4−4−4 トレンチ内の構造

礫層には地形上認められる低崖と調和的な東側低下の撓み状の変形が認められ,鉛直変位量は礫層上面で約 1.5m,礫層基底面で約 2.5m以上である(図4−4−8).

この変形は濁川テフラ(約12ka)にも認められるものの,その上位の黒色土壌基底(約7.9〜7.8ka)及び黒色土壌下部に挟在する橙褐色火山灰(約6.5ka)には変形は認められない.

また,礫層の下位の富川層も,礫層の低下側では10°程度東傾斜であるのに対し,礫層の撓曲部で30°程度まで傾斜を増しており,撓曲構造を示している.

しかし,富川層及びその上位の礫層には断層は認められないことから,富川層の地下構造,特に断層の有無について検討を行うため,トレンチの両側でボーリングを実施した(図4−4−3).

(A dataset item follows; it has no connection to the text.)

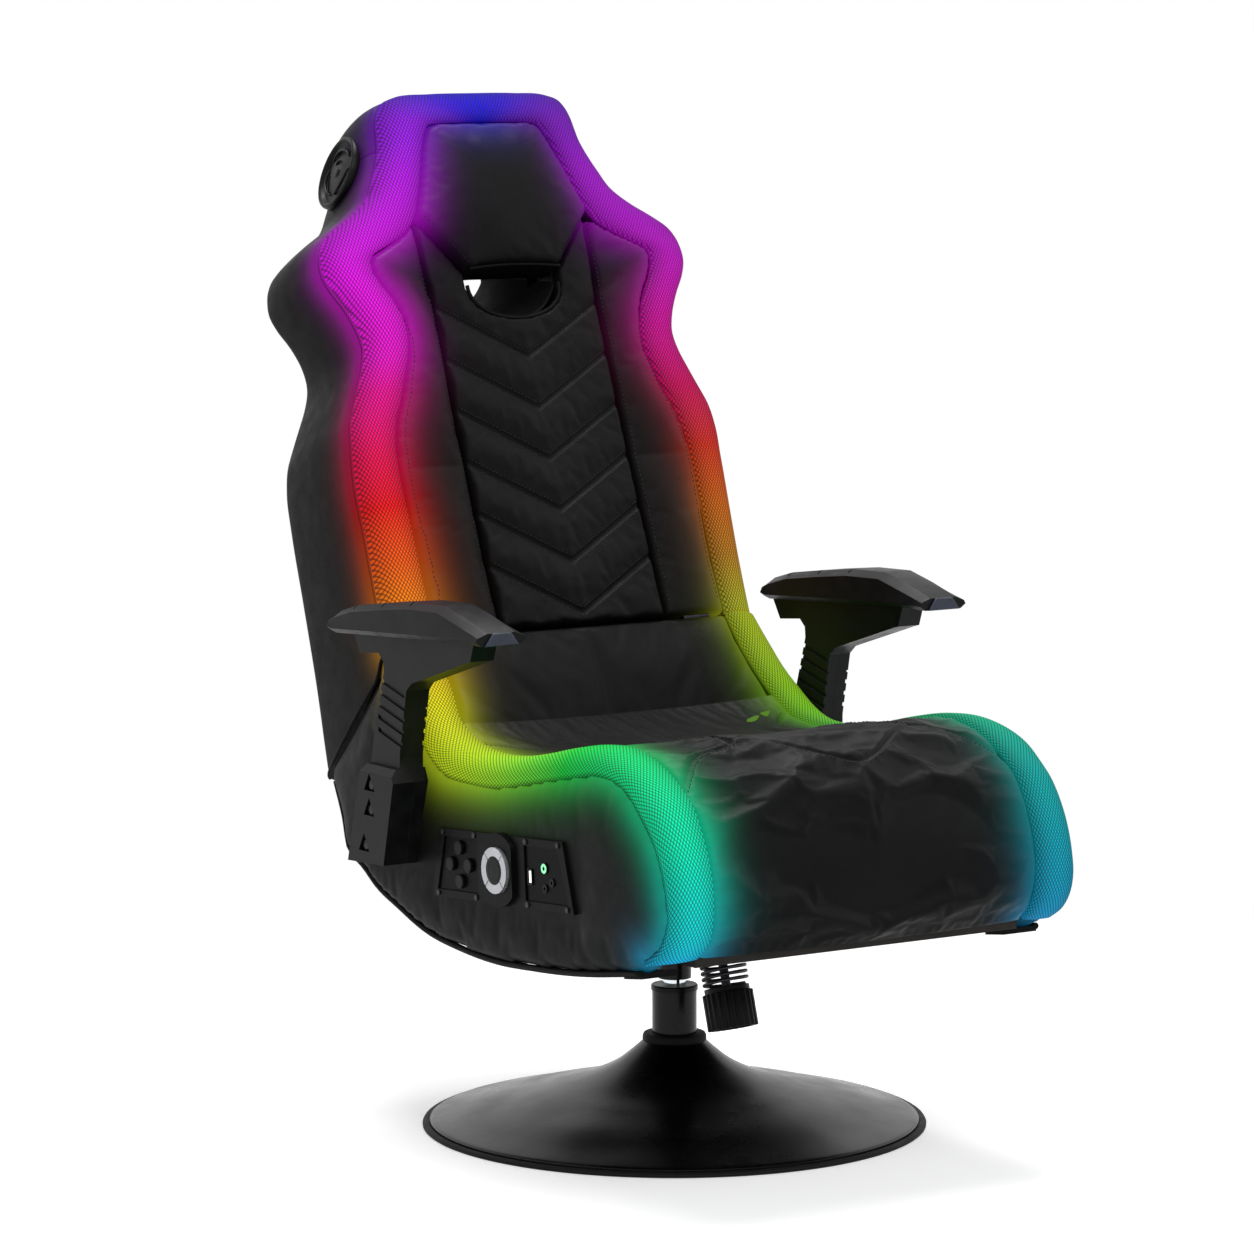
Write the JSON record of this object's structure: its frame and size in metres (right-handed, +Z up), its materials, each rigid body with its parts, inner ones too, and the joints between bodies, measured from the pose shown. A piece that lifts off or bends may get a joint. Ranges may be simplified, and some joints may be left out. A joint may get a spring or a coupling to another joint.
{
  "type": "pedestal gaming chair",
  "caption": "High-backed gaming chair on a round swivel pedestal, with a sprung rocking seat, folding back, padded arms, side console, speakers and lit mesh edging.",
  "frame": {"origin": "on the floor, where the swivel axis meets it", "axes": "+Z up along the swivel axis; the chair faces -Y; the sitter's right is -X"},
  "size_m": [0.63, 0.9118, 1.1102],
  "materials": {
    "vinyl": "matte",
    "light_mesh": "lit mesh",
    "black_steel": "satin powder coat",
    "chrome": "polished",
    "steel": "zinc plated",
    "bronze": "plain",
    "rubber": "matte",
    "black_plastic": "fine grain",
    "dark_plastic": "satin",
    "silver_plastic": "satin silver",
    "white_plastic": "plain",
    "board": "bare"
  },
  "bodies": {
    "base": {"floor_plate": "black_steel", "edge_trim": "rubber", "pedestal_cover": "black_steel", "neck_collar": "rubber", "column_sleeve": "black_steel", "column_cap": "black_plastic", "thrust_washer": "black_plastic"},
    "mechanism": {"swivel_post": "chrome", "mechanism_housing": "black_steel", "pivot_bushes": "bronze", "tension_spring": "steel"},
    "seat": {"seat_plate": "black_steel", "pivot_pin": "steel", "tension_bolt": "steel", "seat_plate_bolts": "steel", "bottom_board": "board", "seat_board": "board", "seat_cushion": "vinyl", "lumbar_cushion": "vinyl", "seat_side_right": "vinyl", "seat_side_left": "vinyl", "seat_light_strips": "light_mesh", "seat_led_tapes": "white_plastic", "corner_tabs": "black_plastic", "seat_hinge_leaves": "steel", "arm_outer_shell_right": "black_plastic", "arm_outer_shell_left": "black_plastic", "arm_inner_shell_right": "black_plastic", "arm_inner_shell_left": "black_plastic", "arm_pad_right": "black_plastic", "arm_pad_left": "black_plastic", "arm_badges": "dark_plastic", "arm_bolts": "steel", "console_housing": "black_plastic", "console_face_plates": "dark_plastic", "console_sockets": "silver_plastic", "console_screws": "steel", "amplifier_box": "black_plastic"},
    "back": {"back_frame": "black_steel", "back_side_right": "vinyl", "back_side_left": "vinyl", "head_crown_block": "vinyl", "back_bolsters": "vinyl", "chevron_panel": "vinyl", "head_pad": "vinyl", "back_light_strip": "light_mesh", "back_led_tape": "white_plastic", "rear_cover": "vinyl", "neck_slot_liner": "black_plastic", "back_hinge_leaves": "steel", "speaker_grilles": "black_plastic", "speaker_drivers": "dark_plastic", "speaker_screws": "steel"},
    "knob": {"tension_knob": "black_plastic"},
    "mode_front": {"mode_button_front": "silver_plastic"},
    "mode_upper": {"mode_button_upper": "silver_plastic"},
    "mode_rear": {"mode_button_rear": "silver_plastic"},
    "mode_lower": {"mode_button_lower": "silver_plastic"},
    "ring": {"control_ring": "silver_plastic"},
    "centre": {"centre_button": "black_plastic"}
  },
  "joints": [
    {"name": "swivel", "type": "hinge", "parent": "base", "child": "mechanism", "pos_m": [0, 0, 0], "axis": [0, 0, 1], "continuous": true},
    {"name": "seat_tilt", "type": "hinge", "parent": "mechanism", "child": "seat", "pos_m": [0, 0.026, 0.22], "axis": [-1, 0, 0], "range_deg": [0, 12], "stiffness_Nm_per_rad": 150, "springref_deg": -20.05, "deforming": ["tension_spring"]},
    {"name": "back_fold", "type": "hinge", "parent": "seat", "child": "back", "pos_m": [0, 0.18638, 0.52728], "axis": [1, 0, 0], "range_deg": [0, 110]},
    {"name": "tension_knob_turn", "type": "hinge", "parent": "seat", "child": "knob", "pos_m": [0, -0.101, 0.1665], "axis": [0, -0.2924, -0.9563], "range_deg": [-720, 720]},
    {"name": "mode_front_press", "type": "slide", "parent": "seat", "child": "mode_front", "axis": [1, 0, 0], "range_m": [0, 0.0015], "stiffness_N_per_m": 400},
    {"name": "mode_upper_press", "type": "slide", "parent": "seat", "child": "mode_upper", "axis": [1, 0, 0], "range_m": [0, 0.0015], "stiffness_N_per_m": 400},
    {"name": "mode_rear_press", "type": "slide", "parent": "seat", "child": "mode_rear", "axis": [1, 0, 0], "range_m": [0, 0.0015], "stiffness_N_per_m": 400},
    {"name": "mode_lower_press", "type": "slide", "parent": "seat", "child": "mode_lower", "axis": [1, 0, 0], "range_m": [0, 0.0015], "stiffness_N_per_m": 400},
    {"name": "ring_press", "type": "slide", "parent": "seat", "child": "ring", "axis": [1, 0, 0], "range_m": [0, 0.0015], "stiffness_N_per_m": 500},
    {"name": "centre_press", "type": "slide", "parent": "seat", "child": "centre", "axis": [1, 0, 0], "range_m": [0, 0.0015], "stiffness_N_per_m": 400}
  ]
}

その結果は図4−4−9に示すとおりであり,富川層の層理は東側では水平〜10°程度の東緩傾斜であるが,トレンチ付近を境に西側では25°〜30°程度東傾斜とやや急になる撓曲構造を示しており,トレンチ両側のボーリングにおいても層序的不連続は認められない.これらのことから,本地点付近では地表部及び富川層上部に断層は達しておらず,撓曲変形となっているものと考えられる.